Alberoni asked five years for preparation. He replaced titled sluggards with middle-class ability in the leading posts; he taxed the clergy and imprisoned rebellious priests;13 he scrapped worn-out vessels and built better ones; he set up forts and arsenals along coasts and frontiers; he subsidized industry, opened up roads, accelerated communication, abolished sales taxes and traffic tolls. The British ambassador in Madrid warned his government that with a few more years of such advances Spain would be a danger to other European powers.14 To soothe such fears Alberoni pretended that he was raising forces to help Venice and the papacy against the Turks. Indeed, he sent six galleys to Clement XI, who rewarded him with a red hat (1717). “The Spanish monarchy,” wrote Voltaire, “has resumed new life under Cardinal Alberoni.”15
Everything was granted him but time. He hoped to win French and English consent to Spanish aims in Italy, and offered substantial concessions in return, but the careless King spoiled these maneuvers by revealing his desire to replace Philippe d’Orléans as ruler of France. Philippe turned against Felipe, and joined England and the United Provinces in a pact to maintain the territorial arrangements fixed by the Treaty of Utrecht. Austria violated that treaty by compelling Savoy to give her Sicily in exchange for Sardinia. Alberoni protested that this placed athwart the Mediterranean a power whose head still claimed the crown of Spain. Cursing the undue acceleration of events, he resigned himself to premature war. His newborn fleet captured Palermo (1718), and his troops soon brought all Sicily under Spanish control. Austria thereupon joined England, France, and Holland in a Quadruple Alliance against Spain. On August 11, 1718, a British squadron under Admiral Byng destroyed the Spanish fleet off the coast of Sicily; Spain’s best troops were bottled up in that island while French armies invaded Spain. Philip and Isabella sued for peace; it was granted on condition of Alberoni’s banishment. He fled to Genoa (1719), made his way in disguise through Austrian-held Lombardy to Rome, took part in the conclave that elected Innocent XIII, and died in 1752, aged eighty-eight. On February 17, 1720, a Spanish envoy signed in London a treaty by which Philip resigned all claim to the throne of France, Spain surrendered Sicily to Austria, England promised to restore Gibraltar to Spain, and the Allies pledged to Isabella’s offspring the right of succession to Parma and Tuscany.
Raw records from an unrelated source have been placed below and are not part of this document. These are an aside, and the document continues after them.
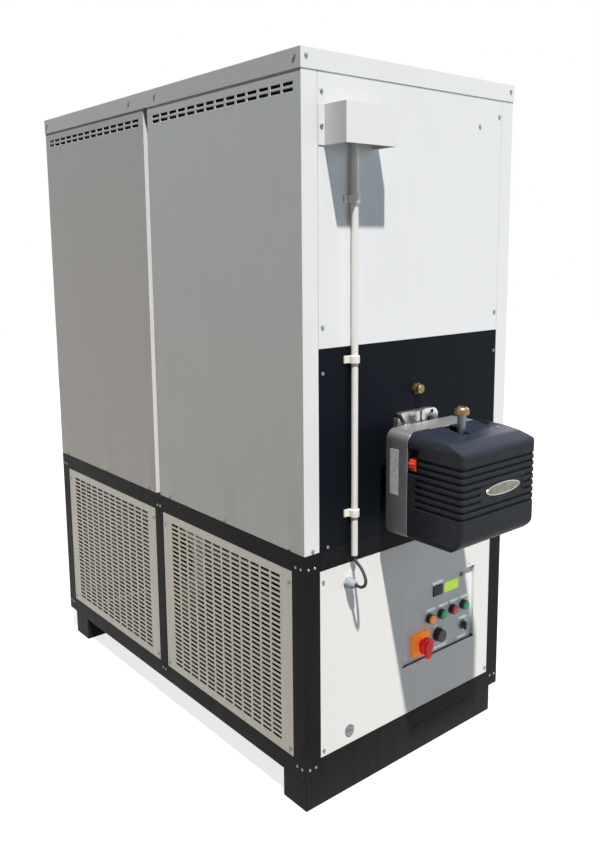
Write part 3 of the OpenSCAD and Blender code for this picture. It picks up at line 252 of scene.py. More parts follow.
def span(
    tree: Tree,
    value: Socket,
    source: tuple[float, float],
    target: tuple[float, float],
    **options: object,
) -> Socket:
    """Maps one range onto another.

    Args:
        tree: The node tree.
        value: The value to map.
        source: The range that it comes from.
        target: The range that it goes to.
        options: The node's own settings.

    Returns:
        The mapped value, kept within the target.
    """
    inputs = {"Value": value, "From Min": source[0], "From Max": source[1]}
    inputs |= {"To Min": target[0], "To Max": target[1]}
    return add_node(tree, "ShaderNodeMapRange", inputs, **options).outputs[0]


def maths(tree: Tree, operation: str, *terms: Socket | float) -> Socket:
    """Adds a sum.

    Args:
        tree: The tree that gets it.
        operation: The operation, such as "MULTIPLY".
        terms: What it works on, in order.

    Returns:
        The result.
    """
    inputs = dict(enumerate(terms))
    return add_node(tree, "ShaderNodeMath", inputs, operation=operation).outputs[0]


def blend(tree: Tree, amount: Socket, under: Socket | str, over: str) -> Socket:
    """Mixes two colours.

    Args:
        tree: The node tree.
        amount: The share of the second colour.
        under: The first colour, as a socket or a hex code.
        over: The second colour, as a hex code.

    Returns:
        The mixed colour.
    """
    first = srgb(under) if isinstance(under, str) else under
    inputs = {"Factor": amount, "A": first, "B": srgb(over)}
    return add_node(tree, "ShaderNodeMix", inputs, data_type="RGBA").outputs["Result"]


def relief(
    tree: Tree,
    height: Socket,
    strength: float,
    depth_mm: float,
    below: Socket | None = None,
    **options: object,
) -> Socket:
    """Turns a height into a bumpy normal.

    Args:
        tree: The node tree.
        height: The height, from 0 to 1.
        strength: How strong the bump is.
        depth_mm: The depth that a height of 1 stands for, in millimetres.
        below: The normal to build on.
        options: The node's own settings.

    Returns:
        The normal.
    """
    inputs = {"Height": height, "Strength": strength, "Distance": depth_mm * MM}
    if below is not None:
        inputs["Normal"] = below
    return add_node(tree, "ShaderNodeBump", inputs, **options).outputs[0]


def paint_top_light_and_shade(tree: Tree, colour: Socket, top: str) -> Socket:
    """Paints light and shade on the faces that look up, as a colour of their own.

    Args:
        tree: The node tree.
        colour: The colour of the other faces.
        top: The painted colour of the faces that look up, as a hex code, or nothing.

    Returns:
        The colour, which drifts from one to the other as the surface turns up.
    """
    if not top:
        return colour
    normal = add_node(tree, "ShaderNodeNewGeometry").outputs["Normal"]
    return blend(tree, span(tree, axis(tree, normal, "Z"), LEVEL, UNIT), colour, top)


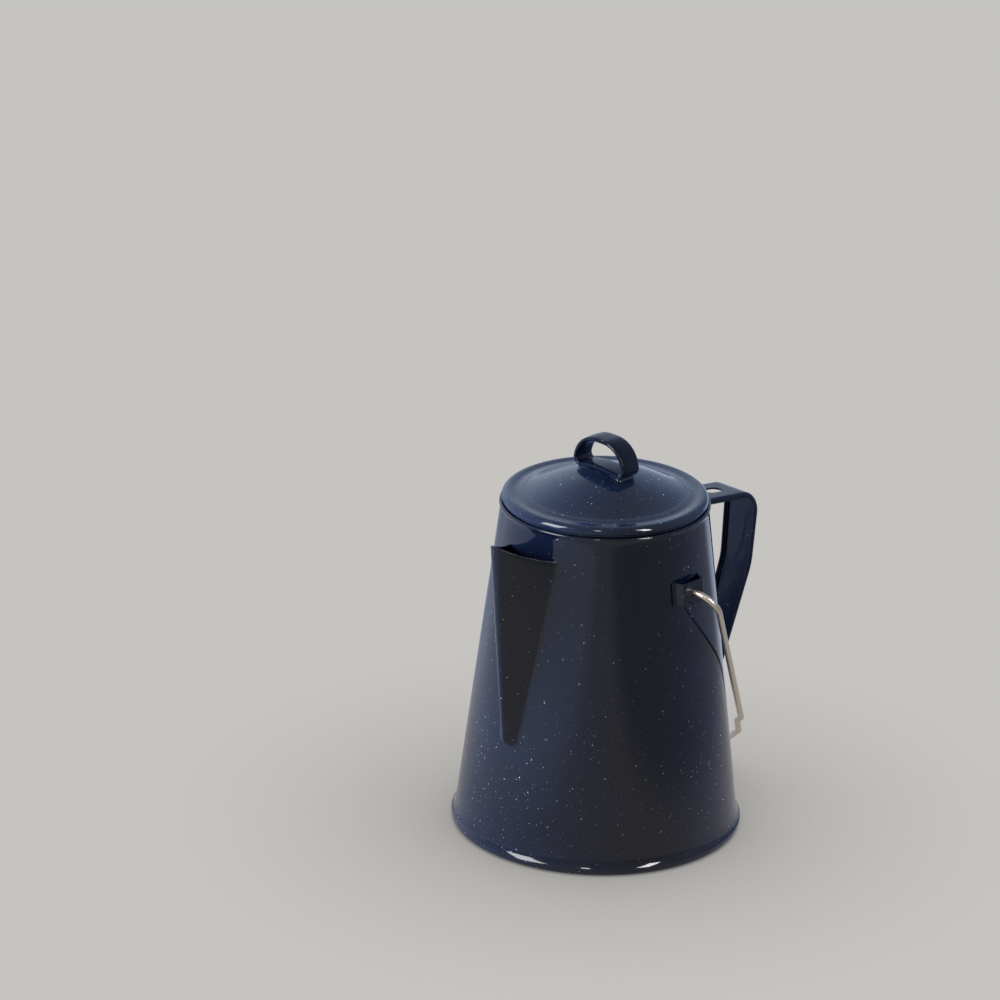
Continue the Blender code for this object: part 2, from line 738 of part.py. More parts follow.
def lid_knob():
    """A strap bent into a D, its two ends turned in under the arch and lying on the dome."""
    top = dome_height(0.0) + KNOB_RISE
    lying = KNOB_LYING_SHARE * KNOB_HALF_SPAN
    sheet = []
    for i in range(KNOB_LYING_STEPS):
        radius = 0.5 * KNOB_SEAM + (lying - 0.5 * KNOB_SEAM) * i / KNOB_LYING_STEPS
        sheet.append(Vector((radius, 0.0, dome_height(radius) + GAP)))
    corners = [
        (lying, 0.0, dome_height(lying) + GAP),
        (KNOB_HALF_SPAN, 0.0, dome_height(KNOB_HALF_SPAN) + GAP),
        (KNOB_LEAN * KNOB_HALF_SPAN, 0.0, top),
        (0.0, 0.0, top),
    ]
    sheet += rounded_path(corners, (KNOB_FOOT_RADIUS, KNOB_ARCH_RADIUS), KNOB_BEND_SIDES)
    inside = []
    for i, point in enumerate(sheet):
        along = (sheet[min(i + 1, len(sheet) - 1)] - sheet[max(i - 1, 0)]).normalized()
        inside.append(point + Vector((-along.z, 0.0, along.x)) * KNOB_STRAP)
    outer_loop = sheet + [Vector((-point.x, 0.0, point.z)) for point in reversed(sheet[:-1])]
    inner_loop = inside + [Vector((-point.x, 0.0, point.z)) for point in reversed(inside[:-1])]
    half = 0.5 * KNOB_WIDTH
    points = [(point.x, -half, point.z) for point in outer_loop + inner_loop[::-1]]
    knob = new_object("lid_knob", extruded("lid_knob", points, (0.0, KNOB_WIDTH, 0.0)), trim_enamel())
    knob.rotation_euler = (0.0, 0.0, KNOB_TURN)
    return knob


def main():
    clear_scene()
    clearance = wall_clearance()
    body_shell()
    base_pan()
    cut(spout(), clearance)
    strap = handle()
    cut(strap, clearance)
    cut(strap, hang_hole_cutter())
    ear("bail_ear_left", 1.0)
    ear("bail_ear_right", -1.0)

    hinge = bpy.data.objects.new("bail_hinge", None)
    bpy.data.collections[PARTS].objects.link(hinge)
    hinge.location = (HINGE_FORWARD, 0.0, HINGE_HEIGHT)
    bail(hinge)

    lift = bpy.data.objects.new("lid_lift", None)
    bpy.data.collections[PARTS].objects.link(lift)
    for piece in (lid_shell(), lid_collar(), lid_knob()):
        piece.parent = lift


main()
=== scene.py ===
"""Builds the visible pieces of an enamelled steel camp coffee pot round its frame, and a stage for it."""

import json
import math

import bmesh
import bpy
from bpy.props import FloatProperty, FloatVectorProperty, PointerProperty
from mathutils import Matrix, Vector


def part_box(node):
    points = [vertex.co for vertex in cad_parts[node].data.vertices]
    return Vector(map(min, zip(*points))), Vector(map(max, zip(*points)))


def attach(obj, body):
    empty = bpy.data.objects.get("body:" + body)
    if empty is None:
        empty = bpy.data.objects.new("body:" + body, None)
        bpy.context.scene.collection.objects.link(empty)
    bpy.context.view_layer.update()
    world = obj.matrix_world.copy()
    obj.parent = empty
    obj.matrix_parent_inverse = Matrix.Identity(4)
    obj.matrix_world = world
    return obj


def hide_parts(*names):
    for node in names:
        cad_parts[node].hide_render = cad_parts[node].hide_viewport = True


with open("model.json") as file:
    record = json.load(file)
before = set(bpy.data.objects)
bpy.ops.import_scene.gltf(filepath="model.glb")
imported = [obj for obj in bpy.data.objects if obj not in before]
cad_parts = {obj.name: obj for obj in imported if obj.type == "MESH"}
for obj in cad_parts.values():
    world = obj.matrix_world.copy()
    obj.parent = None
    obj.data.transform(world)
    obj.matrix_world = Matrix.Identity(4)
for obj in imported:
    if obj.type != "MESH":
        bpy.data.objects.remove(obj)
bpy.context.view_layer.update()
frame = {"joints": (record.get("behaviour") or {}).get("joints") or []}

bl_info = {
    "name": "Enamel Coffee Pot",
    "version": (1, 0, 0),
    "blender": (4, 5, 0),
    "location": "View3D > Sidebar > Coffee Pot",
    "description": "Builds an enamelled camp coffee pot with its spout, handle, bail and lid",
    "category": "Add Mesh",
}

WALL_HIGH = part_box("body_shell")[1]
PAN_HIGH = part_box("base_pan")[1]
LID_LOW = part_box("lid_shell")[0]
COLLAR_LOW, COLLAR_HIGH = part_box("lid_collar")
KNOB_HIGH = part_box("lid_knob")[1]
BAIL_HINGE = next(joint for joint in frame["joints"] if joint["child"] == "bail")["pos_m"]

SEGMENTS = 192  # sides of every turned piece
SINK = 0.0006  # how deep a welded piece runs into the wall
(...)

In the kaleidoscope of international politics allies soon become enemies, and foes may formally become friends. To cement peace with France, Philip had betrothed his two-year-old daughter, Maria Ana Victoria, to Louis XV in 1721, and had sent her—all wondering—to France (1722). But in 1725 France sent her back so that Louis might marry a woman who could at once undertake the task of giving him an heir. Insulted, Spain allied herself with Austria; the Emperor Charles VI promised to help recapture Gibraltar; when a Spanish army tried to take that bastion Austrian help did not come; the attempt failed, and Spain not only made peace with England, but restored to her the Asiento monopoly of selling slaves to Spanish colonies; in return Britain pledged to put Isabella’s son Don Carlos on the ducal throne of Parma. In 1731 Carlos and six thousand Spanish troops were escorted to Italy by an English fleet. Austria, to secure British and Spanish support for the accession of Maria Theresa to the Imperial throne, yielded Parma and Piacenza to Carlos. In 1734 Carlos promoted himself to Naples. Isabella’s triumph was complete.
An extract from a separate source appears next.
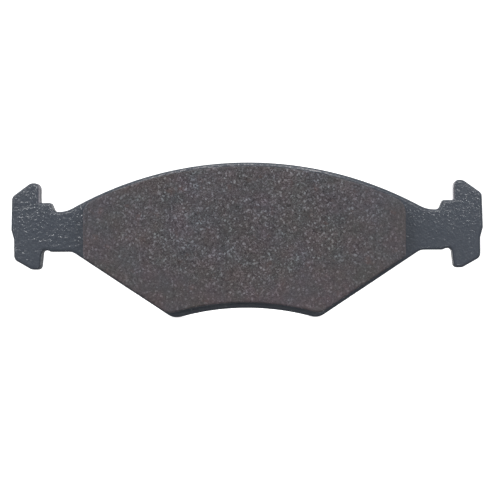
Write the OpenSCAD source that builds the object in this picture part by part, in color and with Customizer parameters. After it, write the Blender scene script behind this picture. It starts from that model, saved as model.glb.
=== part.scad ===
// Disc brake pad with hammerhead ears, standing on its two lower lobes.
// +X runs along the pad, +Z away from the wheel centre, and the friction face looks along -Y.
// The origin is below the middle of the pad, at the height of the lobes' lowest points.

/* [Overall] */
// Length over both ears
pad_length = 156; // [150:1:162]
// Height of the crown above the lowest point of the lobes
crown_height = 51.1; // [49:0.1:53]
// Radius of the outer arc of the plate
outer_arc_r = 119.5; // [116:0.5:124]
// Radius of the arch between the lobes
arch_r = 83; // [80:1:90]
// Height of the arch above the lobes' lowest points
arch_rise = 3; // [2.5:0.1:3.5]
// Radius of the lobes
lobe_r = 5.5; // [4.5:0.1:6.5]
// Slope of the lower side edges, in degrees
side_angle = 33.5; // [32.5:0.1:34]

/* [Thicknesses] */
// Steel backing plate
plate_t = 5.5; // [5:0.1:6.5]
// Bond film between plate and underlayer
film_t = 0.15; // [0.1:0.05:0.3]
// Underlayer
underlayer_t = 2; // [1.5:0.1:3]
// Friction lining above the underlayer
lining_t = 9.35; // [3:0.05:11]
// Adhesive behind the plate
adhesive_t = 0.1; // [0.1:0.05:0.2]
// Each rubber coat of the shim
rubber_t = 0.15; // [0.1:0.05:0.25]
// Steel core of the shim
shim_steel_t = 0.5; // [0.4:0.1:0.8]

/* [Necks and ears] */
// Height of the top edge of the necks
neck_top_z = 35.2; // [34.5:0.1:35.5]
// Height of the bottom edge of the necks
neck_bottom_z = 21.9; // [21.5:0.1:22.5]
// Fillet between outer arc and neck
neck_top_fillet = 9.5; // [8:0.5:10]
// Fillet between side edge and neck
neck_bottom_fillet = 4; // [3:0.5:5]
// Width of the upper part of an ear
ear_w = 9.6; // [9.2:0.1:10]
// Top of an ear
ear_top_z = 44.8; // [43.5:0.1:45.5]
// Bottom of an ear
ear_bottom_z = 16; // [15:0.1:17]
// Step of an ear's outer edge, where its lower part is narrower
ear_step = 0.9; // [0.4:0.1:1.2]
// Height of the step tab between neck and ear
tab_rise = 3; // [2.5:0.1:3.4]
// Length of the step tab along its top
tab_w = 3.7; // [3.2:0.1:4.2]

/* [Friction block] */
// Half the length of the block, to its upright ends
block_half = 52.2; // [50:0.1:53]
// Margin of plate along the outer arc and the arch
arc_margin = 2; // [1.5:0.1:2.5]
// Margin of plate along the lower side edges
side_margin = 1.2; // [0.9:0.1:2]

/* [Shim] */
// Half the length of the shim
shim_half = 50.5; // [49:0.5:52]
// Margin of plate around the shim
shim_margin = 2.6; // [2.2:0.1:3]

/* [Plate features] */
// Radius of the two retention holes
retention_r = 4; // [3:0.5:5]
// Distance of the retention holes from the middle
retention_x = 27; // [22:1:32]
// Radius of the two pips that locate the shim
pip_r = 2.5; // [2:0.1:3]
// Height of the pips above the back of the plate
pip_h = 0.7; // [0.5:0.1:0.8]
// Distance of the pips from the middle
pip_x = 44; // [42:0.5:45]
// Height of retention holes and pips
feature_z = 26.5; // [25:0.5:28]

/* [Hidden] */
$fn = 64;

// Length of one chord where an outline follows an arc, and the widest angle it may span
arc_step = 0.8;
arc_step_angle = 12;

// Places along Y, from the friction face to the back of the shim
shim_t = adhesive_t + 2 * rubber_t + shim_steel_t;
total_t = lining_t + underlayer_t + film_t + plate_t + shim_t;
lining_y = -total_t / 2;
underlayer_y = lining_y + lining_t;
film_y = underlayer_y + underlayer_t;
plate_y = film_y + film_t;
adhesive_y = plate_y + plate_t;
inner_rubber_y = adhesive_y + adhesive_t;
shim_steel_y = inner_rubber_y + rubber_t;
outer_rubber_y = shim_steel_y + shim_steel_t;

// Centres of the outer arc, the arch and a lobe
outer_centre = [0, crown_height - outer_arc_r];
arch_centre = [0, arch_rise - arch_r];
lobe_reach = arch_r + lobe_r;
lobe_centre = [sqrt(pow(lobe_reach, 2) - pow(lobe_reach - arch_rise, 2)), lobe_r];

// The side edge touches the lobe, and climbs from there to the neck
side_dir = [cos(side_angle), sin(side_angle)];
side_normal = [sin(side_angle), -cos(side_angle)];
side_point = lobe_centre + lobe_r * side_normal;

// Centres of the fillets on both sides of the neck
top_fillet_z = neck_top_z + neck_top_fillet;
top_fillet_x = sqrt(pow(outer_arc_r + neck_top_fillet, 2) - pow(top_fillet_z - outer_centre.y, 2));
top_fillet_centre = [top_fillet_x, top_fillet_z];
bottom_fillet_z = neck_bottom_z - neck_bottom_fillet;
bottom_fillet_x = side_point.x
    + (neck_bottom_fillet + (bottom_fillet_z - side_point.y) * side_dir.x) / side_dir.y;
bottom_fillet_centre = [bottom_fillet_x, bottom_fillet_z];

// Corners of the right ear from the top of the neck to its bottom: [x, z, radius]
ear_x = pad_length / 2;
hook_x = ear_x - ear_w;
tab_z = neck_top_z + tab_rise;
ear_corners = [
    [hook_x - tab_w - 1.2, neck_top_z, 1.4],
    [hook_x - tab_w, tab_z, 0.8],
    [hook_x, tab_z, 0.5],
    [hook_x, ear_top_z, 1.8],
    [hook_x + 3.1, ear_top_z, 2.4],
    [ear_x - 0.3, ear_top_z - 4.5, 1.8],
    [ear_x, ear_top_z - 15.6, 2],
    [ear_x - ear_step, ear_top_z - 18.8, 2],
    [ear_x - ear_step, ear_bottom_z + 3.4, 2.4],
    [hook_x + 2.7, ear_bottom_z, 2.6],
    [hook_x - 0.2, ear_bottom_z, 1.5],
    [hook_x - 0.9, neck_bottom_z + 0.7, 1.1],
    [hook_x - 2.8, neck_bottom_z + 0.4, 0.6],
    [hook_x - 3.6, neck_bottom_z, 0.6]
];

// Radii of the friction block's corners: upper ends, lower ends and lobes
block_radii = [5, 1.5, 4];
// The same for the shim
shim_radii = [6, 3, 4];
// Gap around a pip inside the shim, and of the recess that its pressing leaves in front
pip_clearance = 0.3;
pip_recess_r = pip_r + 0.1;
pip_recess_depth = pip_h + 0.2;
// How far a cutter stands out of what it cuts
cut = 1;

// Points of an arc about centre c
function arc(c, r, from, to) =
    let (span = abs(to - from),
         steps = max(2, ceil(span * r * PI / 180 / arc_step), ceil(span / arc_step_angle)))
    [for (i = [0 : steps])
        let (a = from + (to - from) * i / steps)
        c + r * [cos(a), sin(a)]];

// Angle of the direction from one point to another
function heading(from, to) = atan2(to.y - from.y, to.x - from.x);

// Turn from one heading to another, between -180 and 180
function turn(from, to) = (to - from + 540) % 360 - 180;

// One corner of an open path, rounded with its own radius
function rounded_corner(before, corner, after) =
    let (p = [corner.x, corner.y],
         back = heading(p, before),
         ahead = heading(p, after),
         opening = turn(back, ahead),
         middle = back + opening / 2,
         reach = corner[2] / sin(abs(opening) / 2),
         centre = p + reach * [cos(middle), sin(middle)],
         sweep = opening > 0 ? opening - 180 : opening + 180,
         first = middle + 180 - sweep / 2)
    arc(centre, corner[2], first, first + sweep);

// An open path through rounded corners, between two plain end points
function rounded_path(start, corners, end) =
    let (all = concat([start], corners, [end]))
    [for (i = [1 : len(corners)])
        each rounded_corner(all[i - 1], all[i], all[i + 1])];

// A closed outline from its right half, without points that coincide
function both_halves(right) =
    let (last = len(right) - 1,
         left = [for (i = [0 : last]) [-right[last - i].x, right[last - i].y]],
         points = concat(right, left),
         count = len(points))
    [for (i = [0 : count - 1])
        if (norm(points[i] - points[(i + 1) % count]) > 0.001) points[i]];

// Where a circle of radius r lies that touches the inset side edge and the inset arch
function inset_lobe_centre(r, arc_inset, side_inset) =
    let (start = side_point - (side_inset + r) * side_normal,
         offset = start - arch_centre,
         along = offset * side_dir,
         reach = arch_r + arc_inset + r)
    start + (sqrt(along * along - offset * offset + reach * reach) - along) * side_dir;

// Right half of the arch, from a lobe to the middle
function arch_points(r, lobe) = arc(arch_centre, r, heading(arch_centre, lobe), 90);

// Outline of the plate
function plate_outline() =
    let (arc_end = heading(outer_centre, top_fillet_centre),
         neck_start = [top_fillet_centre.x, neck_top_z],
         neck_end = [bottom_fillet_centre.x, neck_bottom_z])
    both_halves(concat(
        arc(outer_centre, outer_arc_r, 90, arc_end),
        arc(top_fillet_centre, neck_top_fillet, arc_end + 180, 270),
        rounded_path(neck_start, ear_corners, neck_end),
        arc(bottom_fillet_centre, neck_bottom_fillet, 90, 90 + side_angle),
        arc(lobe_centre, lobe_r, side_angle - 90, heading(lobe_centre, arch_centre)),
        arch_points(arch_r, lobe_centre)));

// Outline of a block on the plate: radii are those of its upper ends, its lower ends and its lobes
function block_outline(half, arc_inset, side_inset, radii) =
    let (top_r = outer_arc_r - arc_inset,
         upper_x = half - radii[0],
         upper_reach = top_r - radii[0],
         upper = [upper_x, outer_centre.y + sqrt(upper_reach * upper_reach - upper_x * upper_x)],
         lower_x = half - radii[1],
         lower_rise = (lower_x - side_point.x) * side_dir.y + side_inset + radii[1],
         lower = [lower_x, side_point.y + lower_rise / side_dir.x],
         lobe = inset_lobe_centre(radii[2], arc_inset, side_inset))
    both_halves(concat(
        arc(outer_centre, top_r, 90, heading(outer_centre, upper)),
        arc(upper, radii[0], heading(outer_centre, upper), 0),
        arc(lower, radii[1], 0, side_angle - 90),
        arc(lobe, radii[2], side_angle - 90, heading(lobe, arch_centre)),
        arch_points(arch_r + arc_inset, lobe)));

// A flat layer that starts at y and is t thick
module layer(y, t, outline) {
    translate([0, y + t, 0])
        rotate([90, 0, 0])
            linear_extrude(height = t)
                polygon(outline);
}

// The friction block's outline as a layer
module block_layer(y, t) {
    layer(y, t, block_outline(block_half, arc_margin, side_margin, block_radii));
}

// Round bars along Y, one on each side of the middle
module bar_pair(x, r, y, t) {
    for (side = [-1, 1])
        translate([side * x, y + t, feature_z])
            rotate([90, 0, 0])
                cylinder(h = t, r = r);
}

// One layer of the shim, with a hole around each pip
module shim_layer(y, t) {
    difference() {
        layer(y, t, block_outline(shim_half, shim_margin, shim_margin, shim_radii));
        bar_pair(pip_x, pip_r + pip_clearance, y - cut, t + 2 * cut);
    }
}

// Stamped steel plate with its ears, two retention holes and two half-pressed pips
module backing_plate() {
    color([0.32, 0.34, 0.37]) {
        difference() {
            layer(plate_y, plate_t, plate_outline());
            bar_pair(retention_x, retention_r, plate_y - cut, plate_t + 2 * cut);
            bar_pair(pip_x, pip_recess_r, plate_y - cut, cut + pip_recess_depth);
        }
        bar_pair(pip_x, pip_r, adhesive_y, pip_h);
    }
}

// Phenolic film that bonds the block to the plate
module bond_film() {
    color([0.42, 0.27, 0.12])
        difference() {
            block_layer(film_y, film_t);
            bar_pair(retention_x, retention_r, film_y - cut, film_t + 2 * cut);
            bar_pair(pip_x, pip_recess_r, film_y - cut, film_t + 2 * cut);
        }
}

// Softer layer of the block, which fills the plate's holes and recesses
module underlayer() {
    color([0.3, 0.28, 0.27])
        union() {
            block_layer(underlayer_y, underlayer_t);
            bar_pair(retention_x, retention_r, film_y, film_t + plate_t);
            bar_pair(pip_x, pip_recess_r, film_y, film_t + pip_recess_depth);
        }
}

// Friction material that wears against the disc
module friction_lining() {
    color([0.34, 0.33, 0.34])
        block_layer(lining_y, lining_t);
}

// Adhesive that holds the shim
module shim_adhesive() {
    color([0.75, 0.7, 0.55])
        shim_layer(adhesive_y, adhesive_t);
}

// Rubber coat on the plate side of the shim
module shim_inner_rubber() {
    color([0.12, 0.12, 0.13])
        shim_layer(inner_rubber_y, rubber_t);
}

// Steel sheet of the shim
module shim_steel_core() {
    color([0.7, 0.71, 0.73])
        shim_layer(shim_steel_y, shim_steel_t);
}

// Rubber coat on the piston side of the shim
module shim_outer_rubber() {
    color([0.15, 0.15, 0.16])
        shim_layer(outer_rubber_y, rubber_t);
}

backing_plate();
bond_film();
underlayer();
friction_lining();
shim_adhesive();
shim_inner_rubber();
shim_steel_core();
shim_outer_rubber();
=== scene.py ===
import math

import bmesh
import bpy
import numpy as np
from mathutils import Matrix, Vector, noise
from mathutils.geometry import delaunay_2d_cdt
from mathutils.kdtree import KDTree


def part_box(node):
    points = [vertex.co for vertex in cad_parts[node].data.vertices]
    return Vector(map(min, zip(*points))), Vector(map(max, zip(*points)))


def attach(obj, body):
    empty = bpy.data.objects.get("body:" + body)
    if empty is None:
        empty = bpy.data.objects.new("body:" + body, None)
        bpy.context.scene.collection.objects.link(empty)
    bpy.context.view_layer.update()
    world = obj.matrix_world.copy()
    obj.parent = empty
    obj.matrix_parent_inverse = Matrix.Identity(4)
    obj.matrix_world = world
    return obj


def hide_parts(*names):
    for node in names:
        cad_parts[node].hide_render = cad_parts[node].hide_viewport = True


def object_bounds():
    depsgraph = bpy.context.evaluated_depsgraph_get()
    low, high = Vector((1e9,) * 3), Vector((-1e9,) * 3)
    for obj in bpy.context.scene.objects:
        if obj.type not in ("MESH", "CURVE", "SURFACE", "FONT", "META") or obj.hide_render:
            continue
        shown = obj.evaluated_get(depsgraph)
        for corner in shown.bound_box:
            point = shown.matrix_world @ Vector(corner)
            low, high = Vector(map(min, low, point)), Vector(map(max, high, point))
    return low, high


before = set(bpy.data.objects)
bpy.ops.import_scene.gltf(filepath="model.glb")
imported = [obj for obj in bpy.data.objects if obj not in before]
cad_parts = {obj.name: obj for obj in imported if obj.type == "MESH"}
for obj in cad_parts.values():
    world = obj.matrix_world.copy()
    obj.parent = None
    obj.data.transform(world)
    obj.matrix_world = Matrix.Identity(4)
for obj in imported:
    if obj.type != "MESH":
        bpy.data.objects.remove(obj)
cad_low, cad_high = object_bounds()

MM = 0.001
PAD_SIZE = cad_high - cad_low

# Spacing of the mesh where its relief shows, and where another piece covers it
FINE = 0.3 * MM
COARSE = 3.0 * MM

# Spacing of the rings on a piece's walls, and the number of points round a hole, plug or pip
RING = 1.5 * FINE
ROUND = 64

# Rounding of an edge that stays almost sharp
SHARP = 0.02 * MM

# Where the inner walls of the ears stand, in millimetres from the middle, and the height of their feet
HOOK_X = 0.877 * cad_high.x / MM
HOOK_FOOT_Z = 0.76 * cad_high.z / MM


# ---------------------------------------------------------------- outlines

def face_loops(node, at_back):
    """Closed outlines, as (x, z) arrays, of a CAD node's flat faces at its lowest or highest Y."""
    low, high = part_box(node)
    return plane_loops(node, high.y if at_back else low.y)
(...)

Philip, however, sank into a melancholy mood that, after 1736, lapsed now and then into insanity. He shrank into a corner of his room, thinking that all who entered planned to kill him. He was loath to eat for fear of being poisoned. For a long time he refused to leave his bed or be shaved. Isabella tried a hundred ways to heal or soothe him; all failed but one. In 1737 she coaxed Farinelli to come to Spain. One night, in an apartment adjoining the King’s, she arranged a concert in which the great castrato sang two arias by Hasse. Philip rose from his bed to look through a doorway and see what agency could make such captivating sounds. Isabella brought Farinelli to him; the monarch praised and caressed him, and bade him name his reward; nothing would be refused. Previously instructed by the Queen, the singer asked only that Philip should let himself be shaved and dressed, and should appear at the royal council. The King consented; his fears subsided; he seemed miraculously healed. But when the next evening came he called for Farinelli, and begged him to sing those same two songs again; only so could he be calmed to sleep. So it continued, night after night, for ten years. Farinelli was paid 200,000 reales a year, but was not allowed to sing except at the court. He accepted the condition gracefully, and though his power over the King was greater than that of any minister, he never abused it, always used it for good; he remained untouched by venality, and won the admiration of all.16
In 1746 Philip ordered 100,000 Masses to be said for his salvation; if so many should not be needed to get him into heaven the surplus should be applied to poor souls for whom no such provision had been made.17 In that year he died.